A navigation computer 11 determines speed and position relative to the carrier vehicle from the rates of rotation and the accelerations measured by the strapdown sensor block 8. The digital format of the output from the sensor block 8 permits direct computation of ballistic values during fire control. A display and operating unit 13 displays these values in appropriate coordinates; for example, position might be shown in UTM coordinates. Additional sensors 14, such as thermal-imaging night-viewing devices, may be usefully integrated into the overall system.
As is seen, sensors are utilized in accordance with the system of FIG. 5, not only for stabilization but also to obtain position data pertaining to the carrier vehicle. Further, the angular position of the weapon, which is required for compensation of canting, is obtained. The system provides complete knowledge of weapon movements during firing, allowing compensation for ballistic disturbance variables.
FIG. 6 is an illustration of the rotation mode of a point stabilized gun barrel. As is evident, this improved mode of operation overcomes the inaccuracies that result from parallel position barrel translation that characterize directionally stabilized systems. Actual target movement can be determined as an incident of the aiming function, since vehicle movement is known. As a result, one may achieve accurate dynamic lead prediction and, at the same time, proper ballistic compensation.

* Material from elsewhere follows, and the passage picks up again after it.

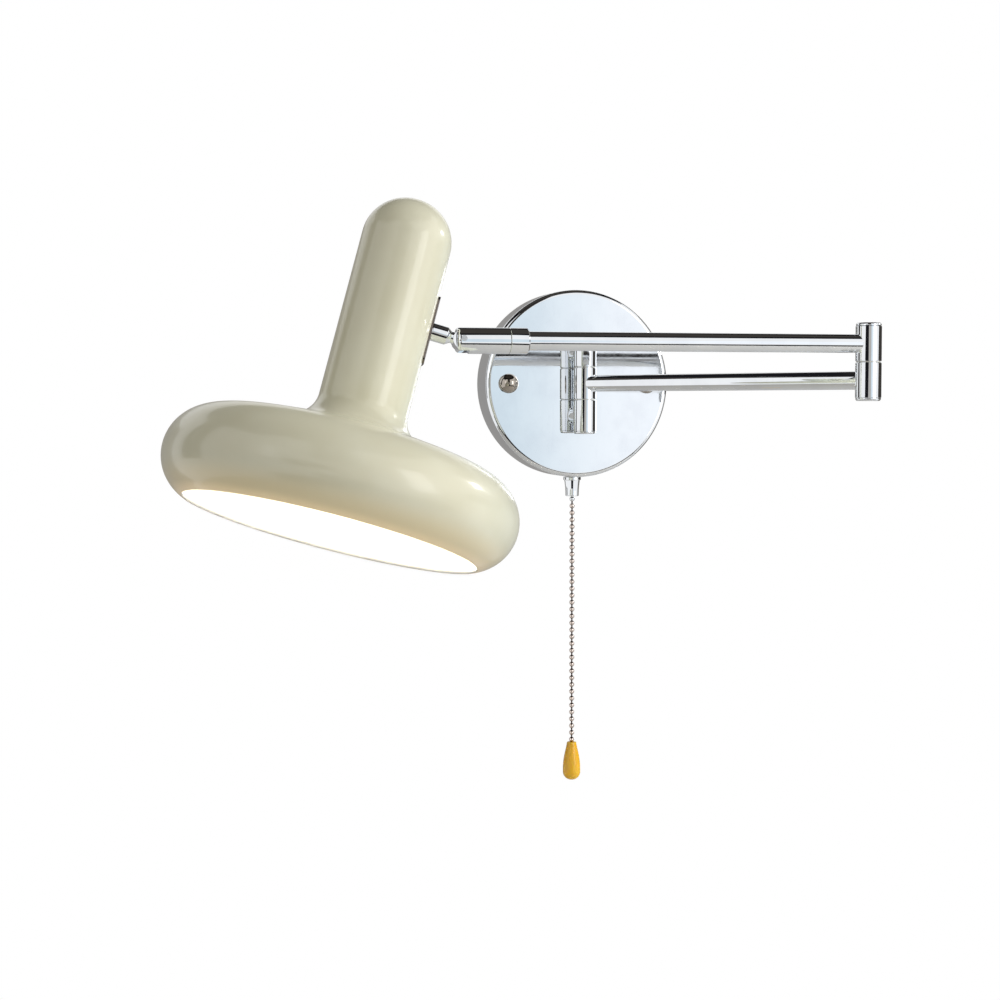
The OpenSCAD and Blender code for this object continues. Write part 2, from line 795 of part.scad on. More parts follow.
module swivel_sleeve() {
    r = sleeve_d / 2;
    e = 2;
    half = tongue_w / 2 + loose_gap / 2;
    w = neck_r + loose_gap;
    reach = 3 * knuckle_r;
    color("silver") swivel_frame() difference() {
        along_x() rotate_extrude() polygon(concat(
            [[0, sleeve_start], [r - 0.2, sleeve_start], [r, sleeve_start + 0.2]],
            arc([r - e, sleeve_end - e], e, 0, 90, 6),
            [[0, sleeve_end]]));
        along_x() {
            translate([0, 0, sleeve_start - past])
                cylinder(d = spigot_d + 2 * run_gap, h = bearing_l + 2 * past);
            translate([0, 0, sleeve_start + bearing_l])
                cylinder(r = clip_cavity_r, h = pin_x - knuckle_r - 3 - sleeve_start - bearing_l);
            translate([0, 0, sleeve_start]) cylinder(d = pivot_bore, h = sleeve_l / 2 + 6);
        }
        translate([pin_x, 0, 0]) rotate([90, 0, 0]) {
            cylinder(r = knuckle_r + loose_gap, h = 2 * half, center = true);
            cylinder(d = pin_d + 2 * fit_gap, h = 2 * sleeve_d, center = true);
            linear_extrude(2 * half, center = true) polygon(concat(
                [turned([0, -w], slot_down), turned([reach, -w], slot_down)],
                arc([0, 0], reach, slot_down, slot_up, 12),
                [turned([reach, w], slot_up), turned([0, w], slot_up)]));
        }
    }
}

module knuckle_pins() {
    inner = head_bore / 2 + 0.3;
    l = sleeve_d / 2 - 0.15 - inner;
    color("darkgray") swivel_frame() translate([pin_x, 0, 0]) rotate([90, 0, 0]) for (s = [0, 1]) {
        mirror([0, 0, s]) translate([0, 0, inner]) cylinder(d = pin_d, h = l);
    }
}

// Head

module head_knuckle() {
    cone_start = knuckle_r + 1;
    cone_end = cone_start + 2.4;
    color("silver") head_frame() difference() {
        union() {
            rotate([90, 0, 0]) cylinder(r = knuckle_r, h = tongue_w, center = true);
            along_x() rotate_extrude() polygon([
                [0, 0], [neck_r, 0], [neck_r, cone_start], [neck_collar_r, cone_end],
                [neck_collar_r, saddle_face - fit_gap], [shank_d / 2, saddle_face - fit_gap],
                [shank_d / 2, knuckle_end], [0, knuckle_end]]);
        }
        along_x() translate([0, 0, -2 * knuckle_r]) cylinder(d = head_bore, h = 2 * stem_offset, $fn = 32);
        rotate([90, 0, 0]) for (s = [0, 1]) mirror([0, 0, s]) {
            translate([0, 0, head_bore / 2 + 0.2]) cylinder(d = pin_d + 2 * run_gap, h = tongue_w);
        }
    }
}

module saddle_plate() {
    color("gray") head_frame() difference() {
        intersection() {
            translate([stem_offset, 0, -saddle_l])
                ring(stem_d + 2 * (saddle_t + fit_gap), stem_d + 2 * fit_gap, 2 * saddle_l);
            along_x() rounded_plate(saddle_l, saddle_w, 3, stem_offset);
        }
        along_x() cylinder(d = shank_d + 2 * fit_gap, h = stem_offset);
    }
}

module knuckle_nut() {
    color("gray") head_frame() translate([nut_face, 0, 0]) along_x() hex_nut(12, shank_d, nut_h);
}

module holder_bracket() {
    foot = joint_height - saddle_l / 2;
    leg = stem_offset - strap_x + 8;
    color("gainsboro") head_frame() translate([0, 0, -joint_height]) difference() {
        rotate([90, 0, 0]) linear_extrude(strap_w, center = true) {
            translate([strap_x, foot]) square([strap_t, holder_top + strap_t - strap_bend - foot]);
            translate([strap_x + strap_bend, holder_top]) square([leg - strap_bend, strap_t]);
            translate([strap_x + strap_bend, holder_top + strap_t - strap_bend]) intersection() {
                difference() {
                    circle(strap_bend);
                    circle(strap_bend - strap_t);
                }
                translate([-strap_bend, 0]) square(strap_bend);
            }
        }
        translate([0, 0, joint_height]) along_x()
            cylinder(d = shank_d + 2 * fit_gap, h = strap_x + strap_t + past);
        translate([stem_offset, 0, holder_top - past])
            cylinder(d = nipple_d + 2 * fit_gap, h = 2 * past + strap_t);
    }
}

module holder_nipple() {
    color("gold") shade_frame() translate([0, 0, holder_top - 5]) ring(nipple_d, 7, 5 + strap_t + 5);
}

module nipple_nut() {
    color("gold") shade_frame() translate([0, 0, holder_top + strap_t + fit_gap]) hex_nut(14, nipple_d, 3);
}

module holder_cap() {
    r = holder_d / 2;
    top = holder_top - fit_gap;
    color("ivory") shade_frame() difference() {
        rotate_extrude() polygon(concat(
            [[0, holder_split + fit_gap], [r, holder_split + fit_gap]],
            arc([r - 5, top - 5], 5, 0, 90, 8),
            [[0, top]]));
        translate([0, 0, holder_split]) cylinder(r = r - 2, h = holder_l / 2 - 7);
        translate([0, 0, holder_split]) cylinder(d = nipple_d + 2 * fit_gap, h = holder_l);
    }
}

screw_shell_d = screw_cap_d + 1.4;
cap_top = holder_split - 4;

module holder_body() {
    r = holder_d / 2;
    color("ivory") shade_frame() difference() {
        rotate_extrude() polygon([
            [0, holder_mouth], [r - 0.8, holder_mouth], [r, holder_mouth + 0.8], [r, holder_mouth + 3],
            [r - 0.8, holder_mouth + 4], [r - 0.8, holder_split - 1], [r, holder_split - 0.2],
            [r, holder_split], [0, holder_split]]);
        translate([0, 0, holder_mouth - past])
            cylinder(d = screw_shell_d + 2 * fit_gap, h = holder_split - 2.5 - holder_mouth + past);
        translate([0, 0, holder_mouth]) cylinder(d = 3, h = holder_l);
    }
}

module contact_shell() {
    color("gold") shade_frame() translate([0, 0, holder_mouth + 2])
        ring(screw_shell_d, screw_cap_d + 2 * loose_gap, cap_top - holder_mouth - 4);
}

module contact_tab() {
    color("gold") shade_frame() translate([0, 0, cap_top + fit_gap])
        cylinder(d = 6, h = holder_split - 2.5 - cap_top - 2 * fit_gap);
}

// Bulb: its cap stands in the holder and its globe hangs below
bulb_tip = holder_mouth - bulb_drop;
globe_z = bulb_tip + bulb_d / 2;
globe_cut = globe_z + bulb_d * 0.25;
globe_cut_r = sqrt(pow(bulb_d / 2, 2) - pow(globe_cut - globe_z, 2));

module bulb_cap() {
    r = screw_cap_d / 2;
    color("silver") shade_frame() rotate_extrude() polygon([
        [0, holder_mouth - 1], [r, holder_mouth - 1], [r, cap_top - 4], [r - 2.5, cap_top - 1.5],
        [2.4, cap_top - 1.2], [2.4, cap_top], [0, cap_top]]);
}

module bulb_base() {
    r = screw_cap_d / 2 + 1;
    top = holder_mouth - 1 - fit_gap;
    color("white") shade_frame() rotate_extrude() polygon([
        [0, globe_cut + fit_gap], [globe_cut_r, globe_cut + fit_gap],
        [r + 2.6, top - 5], [r + 0.6, top - 1.6], [r - 1, top], [0, top]]);
}

module bulb_globe() {
    color("white") shade_frame() difference() {
        translate([0, 0, globe_z]) sphere(d = bulb_d);
        translate([0, 0, globe_z]) sphere(d = bulb_d - 2.4);
        translate([0, 0, globe_cut]) cylinder(d = bulb_d, h = bulb_d);
    }
}

module head_cable() {
    exit_x = knuckle_end + head_bore / 2 + 0.1;
    top = holder_top + strap_t;
    side = strap_w / 2 + 4;
    color("whitesmoke") head_frame() translate([0, 0, -joint_height]) wire(concat(
        bend([exit_x, 0, joint_height], [exit_x, 5, joint_height], [exit_x, side, joint_height + 2],
             [exit_x + 1, side, joint_height + 8], 5),
        bend([exit_x + 1, side, top - 2], [exit_x + 1, side, top + 14],
             [stem_offset, 0, top + 16], [stem_offset, 0, top + 1], 8)), 2, [1, 1, 1]);
}

// Half section of the shade, drawn in by inset, from the lip to the top
function shade_curve(inset) = concat(
    arc([rim_cx, rim_cz], rim_r - inset, lip_angle, 90 - shoulder_rise, 30),
    arc([fillet_cx, fillet_cz], shoulder_fillet + inset, 270 - shoulder_rise, 180, 8),
    [for (i = [0 : 13]) let (a = 90 * i / 14)
        [(stem_r - inset) * cos(a), dome_base + (dome_h - inset) * sin(a)]],
    [[0, shade_h - inset]]);

module lamp_shade() {
    outer = shade_curve(0);
    inner = shade_curve(shade_wall);
    last = len(inner) - 1;
    lip_r = rim_r - shade_wall / 2;
    lip = [rim_cx + lip_r * cos(lip_angle), rim_cz + lip_r * sin(lip_angle)];
    color("ivory") shade_frame() difference() {
        rotate_extrude($fn = 128) polygon(concat(
            outer,
            [for (i = [last : -1 : 0]) inner[i]],
            arc(lip, shade_wall / 2, lip_angle - 150, lip_angle - 30, 4)));
        translate([-stem_offset, 0, joint_height]) along_x()
            cylinder(d = shank_d + 2 * loose_gap, h = stem_offset);
    }
}

mounting_bracket();
bracket_studs();
bracket_nuts();
wall_plate();
cap_nuts();
upper_post_mount();
lower_post_mount();
post_nuts();
post_shaft();
post_end_caps();
post_washers();
terminal_block();
terminal_screws();
earth_screw();
live_wires();
neutral_wire();
earth_wire();
switch_housing();
switch_cover();
switch_contacts();
switch_nozzle();
return_spring();
switch_plunger();
chain_top();
bead_chain();
pull_knob();
lower_post_barrel();
post_bushes();
lower_arm_tube();
lower_elbow_barrel();
elbow_shaft();
elbow_end_caps();
elbow_washer();
lower_arm_cable();
upper_elbow_barrel();
elbow_bushes();
upper_arm_tube();
arm_end_collar();
spigot_clip();
upper_arm_cable();
swivel_sleeve();
knuckle_pins();
head_knuckle();
saddle_plate();
knuckle_nut();
holder_bracket();
holder_nipple();
nipple_nut();
holder_cap();
holder_body();
contact_shell();
contact_tab();
bulb_cap();
bulb_base();
bulb_globe();
head_cable();
lamp_shade();
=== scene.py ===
# %% [markdown]
# # A swing-arm wall lamp, dressed in Blender
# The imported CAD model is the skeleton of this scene. It fixes every size and every
# pivot. Blender adds what CAD leaves out: chrome that mirrors a room, a glossy
# cream enamel on a spun shade, a ball chain, an amber knob and a lit bulb.
#
# The first step empties the file and loads that skeleton.

# %% Load the skeleton
import json
import math

import bpy
import numpy as np
from mathutils import Euler, Matrix, Vector

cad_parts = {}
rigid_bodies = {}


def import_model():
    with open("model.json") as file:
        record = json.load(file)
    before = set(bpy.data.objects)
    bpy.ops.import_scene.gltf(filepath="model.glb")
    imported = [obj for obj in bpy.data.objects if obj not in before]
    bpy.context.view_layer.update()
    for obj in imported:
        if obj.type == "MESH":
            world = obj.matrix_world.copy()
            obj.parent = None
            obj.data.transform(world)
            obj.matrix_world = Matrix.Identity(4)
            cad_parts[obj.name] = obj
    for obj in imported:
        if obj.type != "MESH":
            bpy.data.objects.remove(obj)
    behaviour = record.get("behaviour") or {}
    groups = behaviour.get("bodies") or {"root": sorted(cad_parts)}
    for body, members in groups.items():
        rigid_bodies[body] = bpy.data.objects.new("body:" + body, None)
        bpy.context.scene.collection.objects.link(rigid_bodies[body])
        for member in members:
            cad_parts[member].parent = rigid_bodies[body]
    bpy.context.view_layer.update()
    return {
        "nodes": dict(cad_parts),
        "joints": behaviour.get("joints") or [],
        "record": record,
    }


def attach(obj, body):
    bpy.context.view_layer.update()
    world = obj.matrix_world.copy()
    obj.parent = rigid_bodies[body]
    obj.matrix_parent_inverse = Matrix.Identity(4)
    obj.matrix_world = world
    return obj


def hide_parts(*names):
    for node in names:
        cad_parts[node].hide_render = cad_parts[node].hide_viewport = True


for leftover in list(bpy.data.objects):
    bpy.data.objects.remove(leftover)
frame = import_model()
nodes = frame["nodes"]
joints = {joint["name"]: joint for joint in frame["joints"]}

# %% [markdown]
# ## The camera
# The photograph was taken at about the height of the wall plate's middle, from the
# front and a little from the left, with a long lens. The place and the lens come from
# a least-squares fit of the lamp's own pivots and edges, so the camera is simply
# written down here, with no shift and no blur.

# %% Place the camera
CAMERA_PLACE = (-0.292, -1.160, -0.014)
CAMERA_TURN = (87.15, 0.0, -12.1)
LENS_MM = 67.75

lens = bpy.data.cameras.new("photo_camera")
lens.lens = LENS_MM
lens.sensor_width = 36.0
lens.clip_start = 0.02
camera = bpy.data.objects.new("photo_camera", lens)
camera.location = CAMERA_PLACE
camera.rotation_euler = Euler([math.radians(a) for a in CAMERA_TURN])
bpy.context.scene.collection.objects.link(camera)
bpy.context.scene.camera = camera
print("camera at", CAMERA_PLACE, "lens", LENS_MM)

# %% [markdown]
# ## Shader maths that reads like maths
# A material is a small program. Written as separate Math nodes it is hard to follow,
# so one class wraps a socket and lets Python's own operators add the nodes. The
# reflected forms are there too, so that `1 - mask` works as well as `mask - 1`.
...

A further advantage of coupling navigational and directional reference capabilities makes indirect firing of the weapon (i.e., without a direct visual link with the target) possible. This allows the weapon to be used for new tactical operations. For example, helicopter defense and artillery support may be employed in the event of a concentration of fire. Further, the navigational capacity offers the commander additional guidance aids such as an indication of the position of his own vehicle and of the position of other vehicles in his troop. This eliminates the need for a visual link between friendly vehicles.
Thus, it is seen that there has been brought to the fire control and weapons stabilization arts a new and improved system for use with a mobile carrier. The system of the invention measures all the information necessary for fire control and for stabilization of the weapon under all conceivable conditions of movement of the weapon carrier and target and additionally provides navigation information for tactical uses. By utilizing the apparatus and teachings herein, the accuracy of the fire control system as a whole is improved, and new tactical uses become possible.

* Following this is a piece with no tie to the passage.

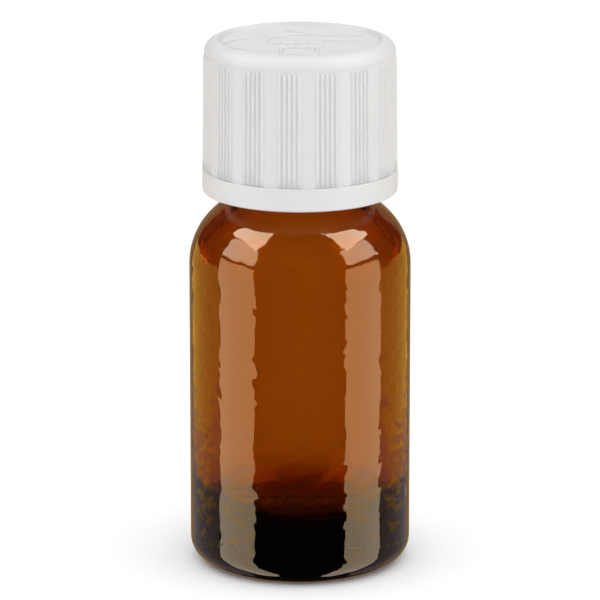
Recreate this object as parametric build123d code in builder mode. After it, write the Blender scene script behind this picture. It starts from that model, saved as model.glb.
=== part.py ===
"""Small glass medicine bottle with a two-shell push-and-turn cap, in millimetres.

The bottle stands on Z = 0 with its axis on +Z. The reading direction of the cap's
pictogram is +Y, and the front of the bottle faces -Y.
"""

from build123d import *
import os
from math import cos, radians, sin, tan

# Bottle
body_radius = 12.4
bottle_height = 55.3
wall = 1.9
heel_radius = 2.6
shoulder_corner_z = 37.9
shoulder_slope = 42.3
shoulder_radius = 8.05
neck_radius = 7.8
bore_radius = 5.4
neck_root_fillet = 1.2
lip_fillet = 0.6
foot_inner_radius = 8.2
push_up = 1.1
floor_z = 5.0
cavity_heel_radius = 5.5
bead_radius = 8.5
bead_z = 44.9
bead_height = 1.2

# Screw thread, the same helix on the glass and in the inner cap
thread_pitch = 3.0
thread_turns = 1.5
thread_depth = 0.95
thread_crest_width = 0.55
thread_flank_angle = 30.0
thread_embed = 0.3
thread_fade_angle = 40.0
glass_thread_start_z = 48.4
cap_thread_offset_z = -1.05
cap_thread_start_angle = -90.0

# Dropper insert
insert_flange_radius = 7.1
insert_flange_height = 0.6
insert_plug_radius = 5.34
insert_rib_radius = 5.44
insert_rib_z = (51.2, 52.8)
insert_rib_length = 0.8
insert_rib_height = 0.5
insert_plug_bottom_z = 49.4
insert_tip_taper = 0.2
insert_tip_length = 0.6
insert_skin = 0.7
insert_web_z = 53.0
nozzle_radius = 1.5
nozzle_taper = 0.4
nozzle_top_z = 55.7
orifice_radius = 0.55
drop_tube_bottom_z = 46.6
vent_radius = 0.4
vent_offset = 3.0

# Seal liner
liner_radius = 7.95
liner_bottom_z = 55.95
liner_thickness = 0.7
liner_chamfer = 0.08

# Inner cap
inner_outer_radius = 9.55
inner_bore_radius = 8.9
inner_seat_radius = 8.0
inner_bottom_z = 43.4
inner_seat_z = 54.7
inner_top_underside_z = 56.7
inner_top_z = 57.4
crown_fillet = 0.3
crown_radius = 8.85
tooth_top_z = 56.95
tooth_depth = 1.25
tooth_count = 12
tooth_gap_width = 3.0
lead_in = 0.4
seat_step = 0.5

# Outer cap
skirt_bottom_z = 42.7
skirt_inner_radius = 9.7
band_radius = 10.9
ledge_z = 45.31
panel_radius = 10.64
cap_top_z = 59.86
rim_fillet = 1.42
rim_inner_radius = 9.15
rim_inner_fillet = 0.06
recess_floor_radius = 8.9
recess_floor_z = 59.36
skirt_edge_fillet = 0.25
ledge_fillet = 0.12
crown_inner_fillet = 0.4
top_underside_z = 58.45
catch_radius = 9.3
catch_top_z = 43.35
catch_height = 0.3
lug_width = 2.0
lug_inner_radius = 8.95
lug_bottom_z = 57.1
lug_overlap = 0.15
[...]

In addition to the advantages already outlined, this system requires relatively little outlay in comparison with the multiple rate gyroscopes sets employed in prior art systems. The digital navigation system requires no complicated, expensive mechanical parts other than the inertial sensors allowing all task-oriented functions to be executed independently and without the possibility of faults.
While the system has been illustrated in its presently preferred embodiment, this invention is not so limited but only insofar as it is defined in the following set of claims, and in all equivalents thereto.